Adding consumer balances to this equation and it’s clear that financial institutions can’t rely on these deposits to pursue corporate banking and treasury management activities, such as lending and long-term investments. If these money inflows are mostly transactional and can’t be leveraged by banks, then why pay an interest rate on them?
LOW DEPOSIT RATES IN A HIGH RATE ENVIRONMENT?
Interest rates help drive ‘stickiness’' of deposits (i.e. a way of keeping customer balances from leaving the bank). If these balances aren’t being used by banks as an asset for lending or investment activities, then its more of a liability — ultimately, a cost center if interest is being paid out.
Sufficient liquidity is accessible from long-term deposits, debt, and reserve requirements.
This business model is what we see today with large institutions paying close to 0%.
Regional banks do rely on retail deposits from individuals and businesses to generate revenue.

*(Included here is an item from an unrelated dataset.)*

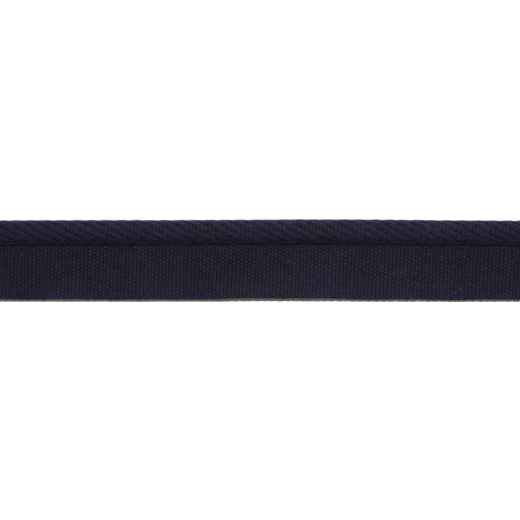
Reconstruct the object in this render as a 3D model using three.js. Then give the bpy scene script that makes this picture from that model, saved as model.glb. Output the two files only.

It’s common to see promotional offers come in the mail or online for new savings deposits of $10K+. During my time in bank branches (2006 - 2018), customers would bring in ‘coupons’ with bonus offers (e.g. $300 bonus for $25K deposit held for 90 days). Once the promotional period ended and a bonus was paid out, customers would be back to withdraw their funds in a cashiers check.
Underserved customer segments are being passed on by larger banks to smaller competitors. The top financial institutions understand they can’t serve every user and their specific banking & credit needs. For small businesses to grow and thrive, mid-size banks must provide deposit, lending, and other services. This was the case for crypto companies working with Silvergate & Signature Bank, and startups maintaining deposits with Silicon Valley Bank.
BANK RUNs are now bank sprints
As deposit holders lose confidence in their bank, outflows start to come in waves from regional banks to larger financial institutions. Today’s bank run is happening digitally (not in-person) via electronic transfer requests initiated outside of a bank branch. ACH and wire transfers are the payment rails used in rapidly moving funds from one bank to another.
Perception of a bank being in trouble is all that’s needed today — fueled by social media. Individuals take to Twitter and other forums to read posts from influencers or industry leaders. The reaction to negative sentiment starts to snowball as a panic ensues. A bank starts to get flooded with customer requests to empty accounts — all at once.
Even if regulators add more controls and guidelines, the ability to respond in 1-2 days to a bank run (driven by fear) is unlikely. The customer’s impression of their bank as a high risk (yet to be validated) is all that’s needed.
Top financial firms are then inundated with new account requests and pressured to review & onboard applicants quickly. Even if SMBs are granted a deposit account, they should expect a stark contrast in service levels. The direct relationship with a banker may not be as strong — response times to requests may be slower. Approvals for exceptions (such as clearing deposit holds, or fee waivers) would be considered ‘out of policy.’ Unexpected transaction activity (such as a large wire transfer) may be flagged or blocked.
This friction goes back to the previous point — larger banks aren’t set up to deliver the same value as mid-size groups when it comes to certain customer segments. Retail deposits lack priority for top institutions, which is why 4K+ licensed credit unions and mid-size banks exist in the US.
CHANGING THE DYNAMIC
The need for business banking across verticals, from solopreneurs to mid-size companies, won’t go away. With the level of economic activity generated in the small business sector, banks are needed to support these firms with deposit, credit, and other banking services.
Going forward these banks will have increased oversight from regulators, especially in terms of exposure risk to certain sectors. Cryptocurrency seems to be one of the areas scrutinized by various agencies that govern bank policy.
Monitoring by regulators on smaller banks may also change in the near-term to help ensure sufficient capital requirements are maintained. There would need to be a balance between de-risking potential bank runs and allowing banks to use deposits to generate income. Poor investment strategies (and lack of timely adjustments) can also lead to losses, which trigger future concerns of a bank being in trouble.